STORED DATA:

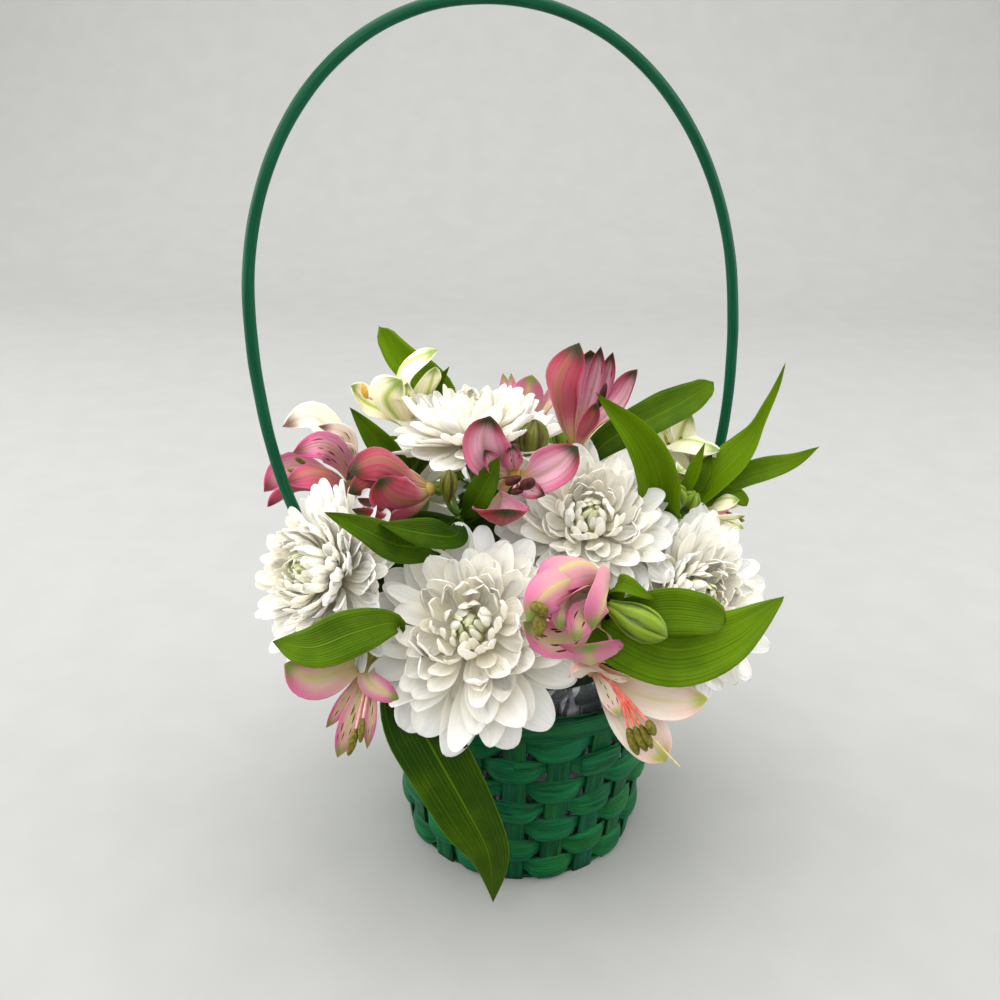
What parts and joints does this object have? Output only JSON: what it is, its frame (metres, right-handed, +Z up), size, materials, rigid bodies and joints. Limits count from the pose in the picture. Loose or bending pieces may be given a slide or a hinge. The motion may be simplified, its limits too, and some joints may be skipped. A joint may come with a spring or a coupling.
{
  "type": "flower basket arrangement",
  "caption": "Round woven chip-wood basket with a tall arched cane handle, filled with foam holding white chrysanthemums, pink and cream peruvian lilies and leaves.",
  "frame": {"origin": "centre of the basket's flat underside, on the table", "axes": "+Z up; -Y is the front of the arrangement, +X is to its right seen from the front"},
  "size_m": [0.2335, 0.218, 0.3523],
  "materials": {
    "chip_stake": "dyed green wood chip, dull satin, upright grain",
    "chip_weaver": "dyed green wood chip, satin, lengthwise grain",
    "chip_rim": "dyed green wood chip, satin",
    "cane": "dyed green bent cane, satin",
    "wet_foam": "wet floral foam, matt and finely porous",
    "clear_film": "clear crinkled film, glossy",
    "bloom_stem": "green stem, matt",
    "petal_white": "creamy white petal, soft and slightly translucent",
    "lily_leaf": "green leaf with parallel veins, satin",
    "tepal_cream": "cream petal with green midribs",
    "tepal_blush_white": "white petal with a pink blush",
    "tepal_pale_pink": "pale pink petal with yellow streaked throat",
    "tepal_salmon_pink": "salmon pink petal",
    "tepal_deep_pink": "deep pink petal with green tips"
  },
  "bodies": {
    "root": {"basket_frame": "chip_stake", "bloom_back": "petal_white", "bloom_back_left": "petal_white", "bloom_back_left_stem": "bloom_stem", "bloom_back_right": "petal_white", "bloom_back_right_stem": "bloom_stem", "bloom_back_stem": "bloom_stem", "bloom_centre_right": "petal_white", "bloom_centre_right_stem": "bloom_stem", "bloom_front": "petal_white", "bloom_front_stem": "bloom_stem", "bloom_left": "petal_white", "bloom_left_stem": "bloom_stem", "bloom_right": "petal_white", "bloom_right_stem": "bloom_stem", "bloom_top": "petal_white", "bloom_top_stem": "bloom_stem", "film_liner": "clear_film", "floret_back_left": "tepal_deep_pink", "floret_back_low": "tepal_salmon_pink", "floret_back_right": "tepal_cream", "floret_back_top": "tepal_pale_pink", "floret_centre": "tepal_deep_pink", "floret_centre_left": "tepal_deep_pink", "floret_far_right": "tepal_cream", "floret_front": "tepal_pale_pink", "floret_left_back": "tepal_salmon_pink", "floret_left_low": "tepal_pale_pink", "floret_right_back": "tepal_cream", "floret_right_low": "tepal_blush_white", "floret_top_left": "tepal_cream", "floret_top_right": "tepal_deep_pink", "foam": "wet_foam", "handle": "cane", "rim_hoop_inner": "chip_rim", "rim_hoop_outer": "chip_rim", "sprig_back_left": "lily_leaf", "sprig_back_low": "lily_leaf", "sprig_back_right": "lily_leaf", "sprig_centre": "lily_leaf", "sprig_left_back": "lily_leaf", "sprig_left_low": "lily_leaf", "sprig_right": "lily_leaf", "sprig_right_low": "lily_leaf", "sprig_top_right": "lily_leaf", "weaver_row_1": "chip_weaver", "weaver_row_2": "chip_weaver", "weaver_row_3": "chip_weaver", "weaver_row_4": "chip_weaver", "weaver_row_5": "chip_weaver", "weaver_row_6": "chip_weaver", "weaver_row_7": "chip_weaver"}
  },
  "joints": []
}
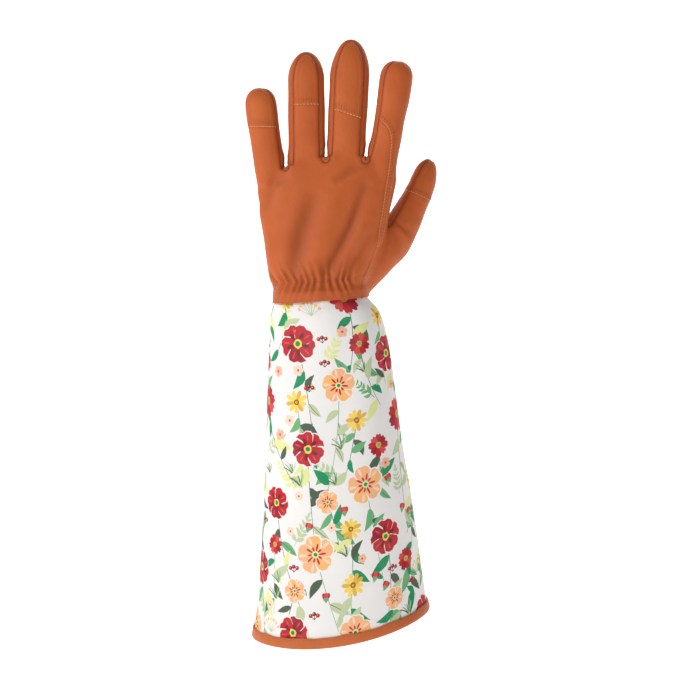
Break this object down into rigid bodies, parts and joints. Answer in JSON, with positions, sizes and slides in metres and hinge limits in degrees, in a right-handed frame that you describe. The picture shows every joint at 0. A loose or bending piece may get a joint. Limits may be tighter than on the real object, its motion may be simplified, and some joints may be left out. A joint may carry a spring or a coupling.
{
  "type": "rose pruning gauntlet",
  "caption": "Left-hand pruning gauntlet, worn shape: leather hand with seamed fingertip patches, gathered wrist and a long flared printed cloth cuff with a bound hem.",
  "frame": {"origin": "middle of the cuff's mouth, where the forearm goes in", "axes": "+Z from the cuff's mouth to the fingertips, -Y out of the back of the hand, +X to the thumb's side"},
  "size_m": [0.1435, 0.1046, 0.4496],
  "materials": {
    "leather": "smooth fine-grained synthetic leather, tan orange",
    "patch_leather": "smooth fine-grained synthetic leather, tan orange",
    "binding_leather": "thin folded leather strip, tan orange",
    "printed_cloth": "close plain weave, off-white with a flower print"
  },
  "bodies": {
    "root": {"back_panel": "leather", "palm_panel": "leather", "side_strip_pinky_ring": "leather", "side_strip_ring_middle": "leather", "side_strip_middle_index": "leather", "thumb_front": "leather", "pinky_tip_patch": "patch_leather", "ring_tip_patch": "patch_leather", "middle_tip_patch": "patch_leather", "thumb_tip_patch": "patch_leather", "cuff_sleeve": "printed_cloth", "hem_binding": "binding_leather"}
  },
  "joints": []
}
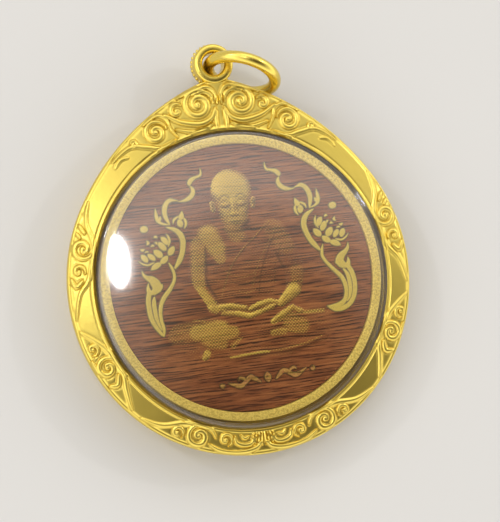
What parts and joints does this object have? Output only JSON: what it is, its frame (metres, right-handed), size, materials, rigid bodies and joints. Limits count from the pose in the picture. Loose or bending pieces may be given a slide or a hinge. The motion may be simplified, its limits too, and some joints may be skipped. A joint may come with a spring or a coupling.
{
  "type": "round cased amulet pendant",
  "caption": "Round gold-cased amulet pendant: clear domed cover over a wood medallion with a seated monk in relief, scrolled frame with a crest, beaded bail and loose jump ring.",
  "frame": {"origin": "centre of the back plate's flat outer face, on the surface the pendant lies on", "axes": "+Z out of the front, through the dome; +Y towards the crest and the bail; +X to the right, seen from the front"},
  "size_m": [0.049, 0.0581, 0.0109],
  "materials": {
    "gold": "polished gold plate",
    "back_gold": "satin gold plate",
    "clear": "clear polished acrylic",
    "rim_gold": "matt grainy gold",
    "wood": "satin reddish brown hardwood",
    "gold_print": "matt gold print on raised wood",
    "stamped_wood": "raised wood, lightly gilt",
    "ring_gold": "polished gold plate"
  },
  "bodies": {
    "root": {"case": "gold", "back_plate": "back_gold", "cover": "clear", "medallion_rim": "rim_gold", "medallion_disc": "wood", "monk_figure": "gold_print", "lotus_left": "gold_print", "lotus_right": "gold_print", "base_ornament": "stamped_wood", "jump_ring": "ring_gold"}
  },
  "joints": []
}
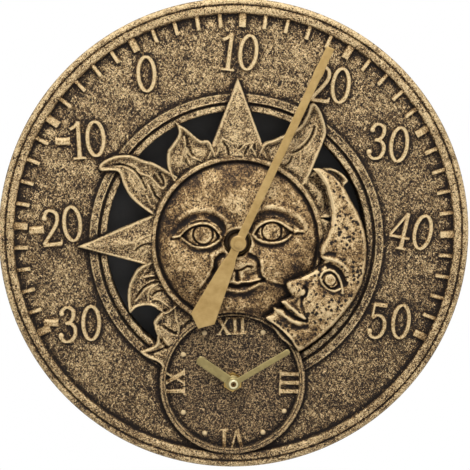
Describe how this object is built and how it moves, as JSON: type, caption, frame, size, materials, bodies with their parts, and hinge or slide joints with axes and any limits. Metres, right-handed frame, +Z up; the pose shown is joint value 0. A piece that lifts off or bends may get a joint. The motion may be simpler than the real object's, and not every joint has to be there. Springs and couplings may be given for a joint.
{
  "type": "outdoor wall clock with thermometer",
  "caption": "Round antique-bronze outdoor wall clock: pierced sun and moon relief, a dial thermometer with a long centre hand, and a small clock dial set into the bottom.",
  "frame": {"origin": "middle of the flat back, on the wall", "axes": "+X to the right as seen from the front, +Z up, +Y into the wall; the dial faces -Y"},
  "size_m": [0.3, 0.0368, 0.3],
  "materials": {
    "bronze_casting": "cold-cast resin with an antique bronze paint, dry-brushed gold on the raised parts over dark brown speckle",
    "moon_casting": "pitted cold-cast resin with the same antique bronze paint, brushed paler",
    "charcoal_plastic": "satin charcoal moulded plastic",
    "black_plastic": "fine matt black moulded plastic",
    "zinc_steel": "zinc-plated steel",
    "brass": "turned brass",
    "bronze_boss": "dark bronzed brass",
    "bimetal_strip": "rolled bimetal strip",
    "gold_hand": "stamped aluminium, satin antique gold",
    "olive_hand": "stamped aluminium, satin olive gold",
    "gold_nut": "pale gold plated brass",
    "rubber": "black rubber",
    "nylon": "natural nylon",
    "cell_wrap": "plain printed steel can with no lettering"
  },
  "bodies": {
    "case": {"dial_casting": "bronze_casting", "sun_casting": "bronze_casting", "moon_casting": "moon_casting", "back_cover": "charcoal_plastic", "hanger_plate": "zinc_steel", "hanger_screw_1": "zinc_steel", "hanger_screw_2": "zinc_steel", "cover_screw_1": "zinc_steel", "cover_screw_2": "zinc_steel", "cover_screw_3": "zinc_steel", "cover_screw_4": "zinc_steel", "cover_screw_5": "zinc_steel", "cover_screw_6": "zinc_steel", "sun_screw_1": "zinc_steel", "sun_screw_2": "zinc_steel", "sun_screw_3": "zinc_steel", "thermometer_can": "brass", "thermometer_bridge": "brass", "thermometer_bush": "bronze_boss", "bimetal_coil": "bimetal_strip", "movement_case": "black_plastic", "movement_front": "black_plastic", "centre_bush": "brass", "bush_washer": "rubber", "bush_nut": "brass", "battery": "cell_wrap", "contact_negative": "zinc_steel", "contact_positive": "zinc_steel"},
    "minute": {"minute_wheel": "brass", "minute_hand": "olive_hand", "minute_nut": "gold_nut"},
    "hour": {"hour_wheel": "nylon", "hour_hand": "olive_hand"},
    "motion": {"motion_wheel": "nylon"},
    "knob": {"setting_knob": "black_plastic"},
    "thermometer": {"thermometer_arbor": "brass", "thermometer_hand": "gold_hand"}
  },
  "joints": [
    {"name": "minute_turn", "type": "hinge", "parent": "case", "child": "minute", "pos_m": [-0.0019, 0, -0.0945], "axis": [0, 1, 0], "continuous": true},
    {"name": "hour_turn", "type": "hinge", "parent": "case", "child": "hour", "pos_m": [-0.0019, 0, -0.0945], "axis": [0, 1, 0], "continuous": true},
    {"name": "motion_turn", "type": "hinge", "parent": "case", "child": "motion", "pos_m": [-0.0019, 0, -0.0825], "axis": [0, 1, 0], "continuous": true},
    {"name": "knob_turn", "type": "hinge", "parent": "case", "child": "knob", "pos_m": [-0.01359, 0, -0.07575], "axis": [0, 1, 0], "continuous": true},
    {"name": "thermometer_turn", "type": "hinge", "parent": "case", "child": "thermometer", "pos_m": [0.001, 0, -0.0041], "axis": [0, 1, 0], "range_deg": [-140, 92], "stiffness_Nm_per_rad": 0.02, "springref_deg": -0.86, "deforming": ["bimetal_coil"]}
  ],
  "couplings": [
    {"joint": "hour_turn", "follows": "minute_turn", "ratio": 0.083333},
    {"joint": "motion_turn", "follows": "minute_turn", "ratio": -0.33333},
    {"joint": "knob_turn", "follows": "minute_turn", "ratio": 0.66667}
  ]
}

PROBLEM DESCRIPTION:
Copy each line of the listing in which the word "Output" can be found.

IN RESPONSE:
What parts and joints does this object have? Output only JSON: what it is, its frame (metres, right-handed, +Z up), size, materials, rigid bodies and joints. Limits count from the pose in the picture. Loose or bending pieces may be given a slide or a hinge. The motion may be simplified, its limits too, and some joints may be skipped. A joint may come with a spring or a coupling.
What parts and joints does this object have? Output only JSON: what it is, its frame (metres, right-handed), size, materials, rigid bodies and joints. Limits count from the pose in the picture. Loose or bending pieces may be given a slide or a hinge. The motion may be simplified, its limits too, and some joints may be skipped. A joint may come with a spring or a coupling.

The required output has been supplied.